Uber’s lower cost alternative, UberX, is losing money, according to Forbes.
UberX cut costs for customers by using a cheaper tier of cars, such as the Toyota Camry and Honda Accord, as opposed to Uber’s fancy black town car staple. UberX recently cut its rates by 25%, but the company is still giving drivers 80% of the original fare price. For example, if a $15 fare is cut down to $11.25, the drivers still make $12. That means Uber is paying more out of pocket, thus ensuring a loss of income.
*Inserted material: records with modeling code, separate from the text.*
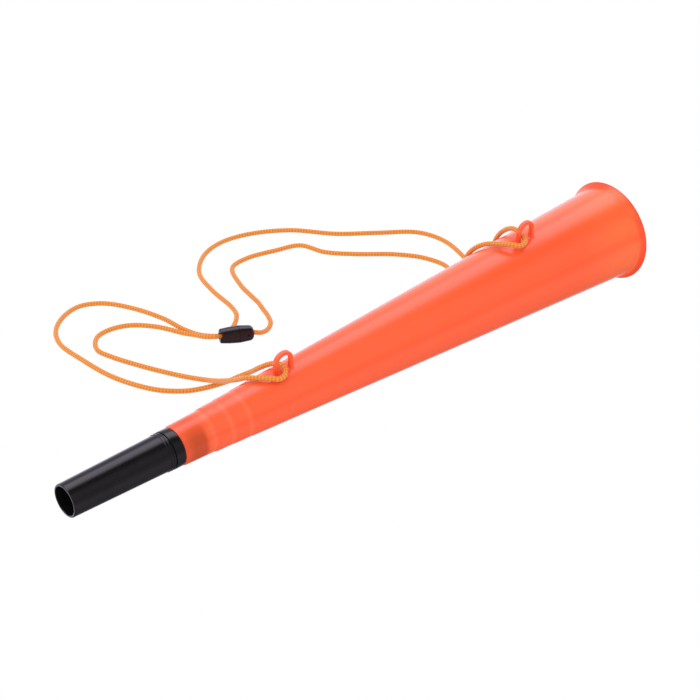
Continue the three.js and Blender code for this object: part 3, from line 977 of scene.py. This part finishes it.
def makeOrangePlastic():
    look = orangePlastic
    material, tree, shader = nodeMaterial("orangePlastic")
    coordinates = node(tree, "ShaderNodeTexCoord").outputs["Object"]
    place = {
        "Vector": coordinates,
        "Location": hornPlace.translation,
        "Rotation": hornPlace.to_euler(),
    }
    alongHorn = node(tree, "ShaderNodeMapping", place, vector_type="TEXTURE").outputs["Vector"]
    at, side, up = node(tree, "ShaderNodeSeparateXYZ", {"Vector": alongHorn}).outputs
    around = worked(tree, "ARCTAN2", side, up)
    across = node(tree, "ShaderNodeCombineXYZ", {"Y": side, "Z": up}).outputs["Vector"]
    radius = node(tree, "ShaderNodeVectorMath", {0: across}, operation="LENGTH").outputs["Value"]
    stretched = {
        "X": times(tree, at, look["flowAlong"]),
        "Y": times(tree, around, look["flowAround"]),
    }
    lines = node(tree, "ShaderNodeCombineXYZ", stretched).outputs["Vector"]
    color = blended(tree, noise(tree, lines, 1.0, 3.0), look["color"], look["deep"])
    color = bodyTones(tree, color, at, around, radius)
    color = lipTones(tree, color, at, around)
    color = stepTones(tree, color, at)
    color = spigotTone(tree, color, at, around)
    tree.links.new(color, shader.inputs["Base Color"])
    grain = noise(tree, coordinates, look["grainScale"], 4.0)
    cloud = noise(tree, coordinates, look["cloudScale"], 2.0)
    rough = stepped(tree, cloud, 0.0, 1.0, *look["roughness"])
    tree.links.new(rough, shader.inputs["Roughness"])
    grained = bumped(tree, grain, *look["grain"])
    tree.links.new(bumped(tree, cloud, *look["ripple"], grained), shader.inputs["Normal"])
    shader.inputs["IOR"].default_value = look["refraction"]
    through = node(tree, "ShaderNodeBsdfTranslucent", {"Color": color}).outputs["BSDF"]
    share = {"Fac": look["translucent"], 1: shader.outputs["BSDF"], 2: through}
    mixed = node(tree, "ShaderNodeMixShader", share).outputs["Shader"]
    tree.links.new(mixed, tree.nodes["Material Output"].inputs["Surface"])
    return material


blackPlastic = {
    "color": (0.0042, 0.0036, 0.0038),
    "roughness": (0.1, 0.21),
    "grainScale": 1500.0,
    "grain": 0.04,
}
claspPlastic = {
    "color": (0.01, 0.0054, 0.0052),
    "roughness": (0.08, 0.19),
    "grainScale": 900.0,
    "grain": 0.03,
}
reedPlastic = {
    "color": (0.75, 0.72, 0.64),
    "roughness": (0.45, 0.56),
    "grainScale": 1200.0,
    "grain": 0.05,
}
anyPlastic = {
    "cloudScale": 180,
    "lighter": 1.5,
    "lift": 0.0015,
    "grainDepth": 0.0002,
    "refraction": 1.5,
}


def makePlastic(name, look):
    material, tree, shader = nodeMaterial(name)
    coordinates = node(tree, "ShaderNodeTexCoord").outputs["Object"]
    grain = noise(tree, coordinates, look["grainScale"], 5)
    cloud = noise(tree, coordinates, anyPlastic["cloudScale"], 3)
    lighter = [value * anyPlastic["lighter"] + anyPlastic["lift"] for value in look["color"]]
    color = blended(tree, cloud, look["color"], lighter)
    tree.links.new(color, shader.inputs["Base Color"])
    low, high = look["roughness"]
    rough = node(tree, "ShaderNodeMapRange", {"Value": cloud, "To Min": low, "To Max": high})
    tree.links.new(rough.outputs["Result"], shader.inputs["Roughness"])
    grained = bumped(tree, grain, look["grain"], anyPlastic["grainDepth"])
    tree.links.new(grained, shader.inputs["Normal"])
    shader.inputs["IOR"].default_value = anyPlastic["refraction"]
    return material


cordFibre = {
    "crown": (0.88, 0.3, 0.038),
    "crownAt": 0.78,
    # Painted shade in the grooves of the weave.
    "grooveShade": (0.42, 0.12, 0.009),
    "grooveShadeAt": 0.3,
    "yarnScale": (2.2, 60, 1),
    "yarnNoise": 2.0,
    "yarnShare": 0.62,
    "yarnBump": (0.35, 0.0002),
    "roughness": 0.72,
    "sheen": 0.25,
    "sheenRoughness": 0.5,
    "specular": 0.25,
}


# Painted shade darkens the grooves of the weave; fine yarns along the cord vary its tone.
def makeCordFibre():
    look = cordFibre
    material, tree, shader = nodeMaterial("cordFibre")
    weave = node(tree, "ShaderNodeAttribute", attribute_name="weave").outputs["Fac"]
    height = node(tree, "ShaderNodeMapRange", {"Value": weave, "From Min": -1, "From Max": 1})
    lay = node(tree, "ShaderNodeUVMap", uv_map="lay").outputs["UV"]
    yarn = node(tree, "ShaderNodeMapping", {"Vector": lay, "Scale": look["yarnScale"]})
    threads = noise(tree, yarn.outputs["Vector"], look["yarnNoise"], 3)
    both = worked(tree, "ADD", height.outputs["Result"], threads)
    stops = [(look["grooveShadeAt"], look["grooveShade"]), (look["crownAt"], look["crown"])]
    color = ramp(tree, times(tree, both, look["yarnShare"]), stops)
    tree.links.new(color, shader.inputs["Base Color"])
    tree.links.new(bumped(tree, threads, *look["yarnBump"]), shader.inputs["Normal"])
    shader.inputs["Roughness"].default_value = look["roughness"]
    shader.inputs["Sheen Weight"].default_value = look["sheen"]
    shader.inputs["Sheen Roughness"].default_value = look["sheenRoughness"]
    shader.inputs["Specular IOR Level"].default_value = look["specular"]
    return material


def dress(material, *things):
    for thing in things:
        thing.data.materials.clear()
        thing.data.materials.append(material)


dress(makeOrangePlastic(), hornShell)
shallot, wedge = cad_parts["reed_shallot"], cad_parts["reed_wedge"]
dress(makePlastic("blackPlastic", blackPlastic), tube, holder, shallot, wedge)
dress(makePlastic("claspPlastic", claspPlastic), claspSocket, claspPlug)
dress(makePlastic("reedPlastic", reedPlastic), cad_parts["reed_tongue"])
dress(makeCordFibre(), longCord, farCord, *knots)
print("materials done")

# Light: a white studio. What shiny surfaces mirror is banded, as softboxes and flags make it.
# Each band has its turn in degrees from straight up and its level.
studio = {
    "ambient": 1.16,
    "shineColor": (1.02, 0.96, 1.14),
    "bands": [
        (-180, 0.13),
        (-157, 0.19),
        (-137, 0.3),
        (-117, 0.42),
        (-97, 0.27),
        (-77, 0.2),
        (-57, 0.28),
        (-40, 0.24),
        (-23, 0.05),
        (-9, 0.05),
        (-2, 0.5),
        (5, 1.5),
        (14, 2.2),
        (34, 2.3),
        (42, 1.2),
        (50, 0.65),
        (60, 0.5),
        (70, 0.5),
        (78, 0.7),
        (86, 1.05),
        (97, 1.4),
        (109, 1.6),
        (132, 1.2),
        (150, 0.5),
        (165, 0.15),
        (180, 0.13),
    ],
    "keyPlace": (-0.5, 0.1, 1.2),
    "keySize": 0.9,
    "keyPower": 2.5,
}


def makeStudio():
    world = bpy.data.worlds.new("studio")
    scene.world = world
    world.use_nodes = True
    tree = world.node_tree
    background = tree.nodes["Background"]
    direction = node(tree, "ShaderNodeTexCoord").outputs["Generated"]
    parts = node(tree, "ShaderNodeSeparateXYZ", {"Vector": direction}).outputs
    turn = worked(tree, "ARCTAN2", parts["Y"], parts["Z"])
    fullTurn = {"Value": turn, "From Min": -math.pi, "From Max": math.pi}
    share = node(tree, "ShaderNodeMapRange", fullTurn).outputs["Result"]
    brightest = max(level for angle, level in studio["bands"])
    stops = [((angle + 180) / 360, (level / brightest,) * 3) for angle, level in studio["bands"]]
    bands = times(tree, ramp(tree, share, stops), brightest)
    path = node(tree, "ShaderNodeLightPath").outputs
    white = (1, 1, 1)
    strength = mixedValue(tree, path["Is Glossy Ray"], studio["ambient"], bands)
    strength = mixedValue(tree, path["Is Camera Ray"], strength, 1.0)
    tree.links.new(strength, background.inputs["Strength"])
    color = blended(tree, path["Is Glossy Ray"], white, studio["shineColor"])
    color = blended(tree, path["Is Camera Ray"], color, white)
    tree.links.new(color, background.inputs["Color"])
    data = bpy.data.lights.new("key", "AREA")
    data.size = studio["keySize"]
    data.energy = studio["keyPower"]
    key = bpy.data.objects.new("key", data)
    scene.collection.objects.link(key)
    key.location = studio["keyPlace"]
    key.rotation_mode = "QUATERNION"
    key.rotation_quaternion = (-Vector(studio["keyPlace"])).to_track_quat("-Z", "Y")
    key.visible_glossy = False


makeStudio()
print("studio done")
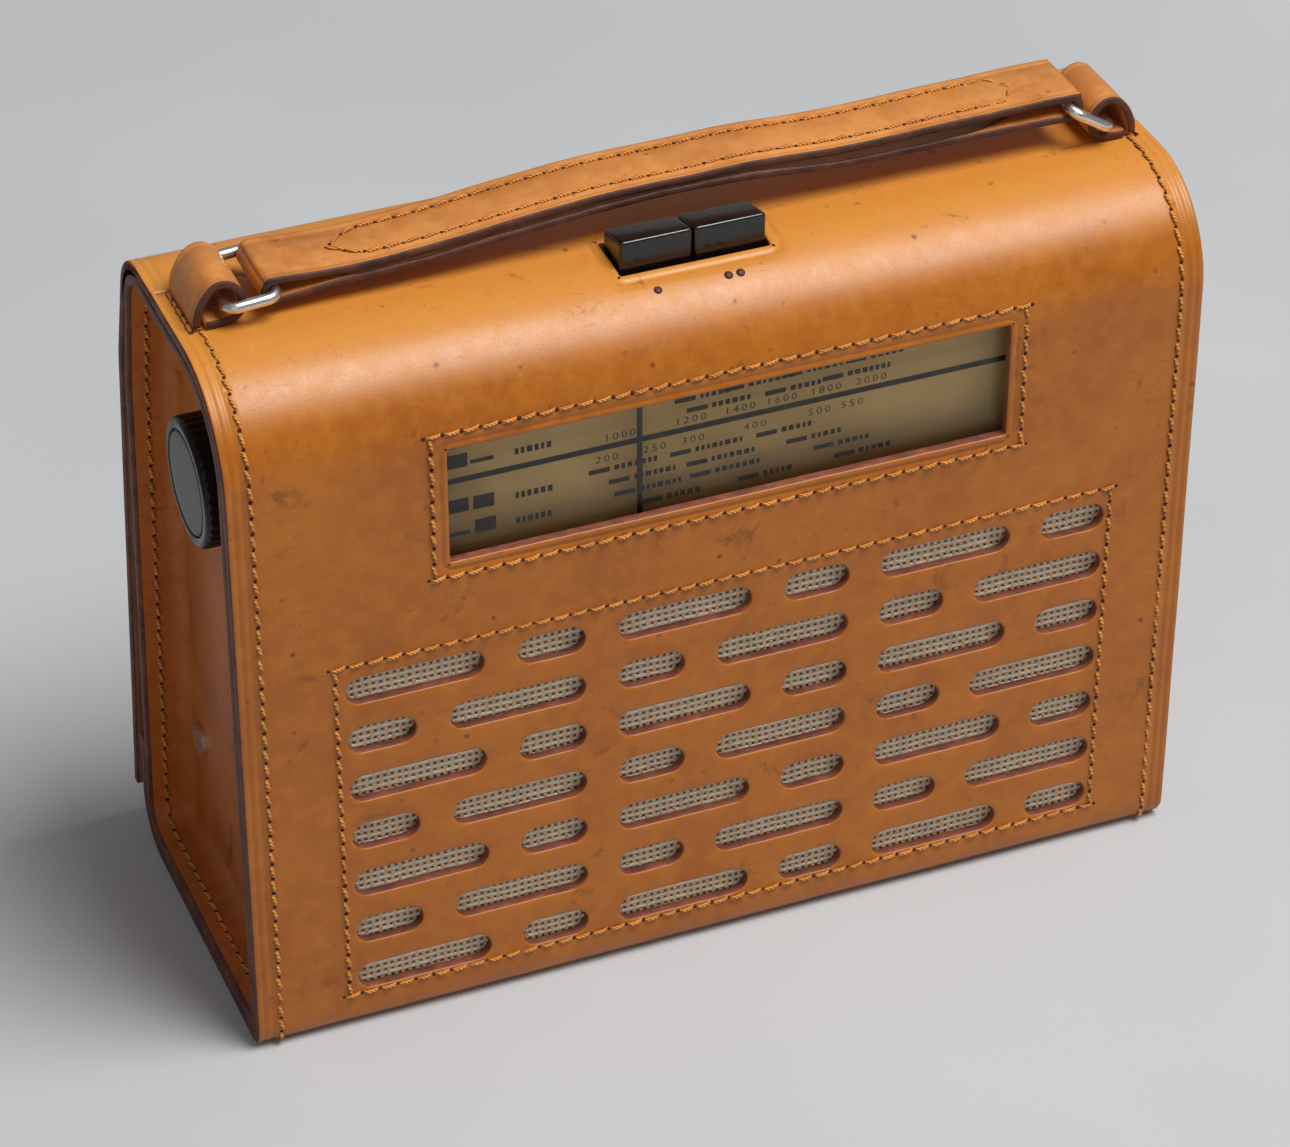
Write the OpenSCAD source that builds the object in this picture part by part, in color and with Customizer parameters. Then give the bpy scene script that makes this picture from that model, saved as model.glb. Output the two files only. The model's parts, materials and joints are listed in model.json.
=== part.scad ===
// Leather portable radio: a sewn leather case with a rear flap, and the radio set inside it.
// X runs along the case, +Y to the back, +Z up; the origin is under the middle of the case.

/* [Case] */
// Overall width of the leather case
case_w = 260; // [256:1:268]
// Depth over the front and the lower edge of the rear flap
case_d = 108; // [106:1:114]
// Height of the flat leather top
case_h = 198.5; // [197:0.5:204]
// Thickness of the case leather
leather = 3.2; // [2.8:0.1:3.4]
// Radius of the bend between the front and the top
front_bend = 28; // [26:1:29]
// Height of the sewn lip at the back
lip_h = 35; // [32:1:42]
// Depth of the dished end panels
dish_depth = 12.5; // [12.5:0.1:14]
// Play between a press stud and its cap, in radius
stud_clearance = 0.8; // [0.6:0.1:1]

/* [Grille] */
// Rows of slots
slot_rows = 7; // [3:1:7]
// Length of the long slots
slot_long = 36.3; // [30:0.1:36.3]
// Length of the short slots
slot_short = 18; // [12:0.1:18]
// Height of a slot
slot_h = 8; // [5:0.5:10]
// Distance between rows
row_pitch = 15.2; // [12:0.1:15.2]

/* [Dial] */
// Width of the dial window
window_w = 150; // [120:1:152]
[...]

The loss of profit isn’t stopping the company from keeping its prices low. Uber’s spokeswoman Eva Behrend says that the temporary price cuts (currently just planned for the summer) are going to stay, even if they are running the program at a loss. This is probably due to complaints from the many drivers who suffered financially from the previous price cuts, when their pay was based off the discount. This time around, they get to keep their pay, no matter what price Uber decides to dish out, and Uber gets to keep happy employees. The company sees this as a win-win.
But this also makes Uber fearless. The company’s business model has always been to raise prices as demand increases. You see it when the weather is bad or when some big event draws in thousands of tourists needing rides. Slashing prices during the summer (which is definitely a high demand season) means Uber isn’t afraid to veer off its normal course and take a chance. Lower prices mean happy customers, and happy customers usually bring in more customers.
It looks like Uber is hoping this usual chain of events occurs, and the extra riders will supplement the cost. It’s too early to tell if this strategy will work, but it’s certainly worth the effort if it gets customers riding.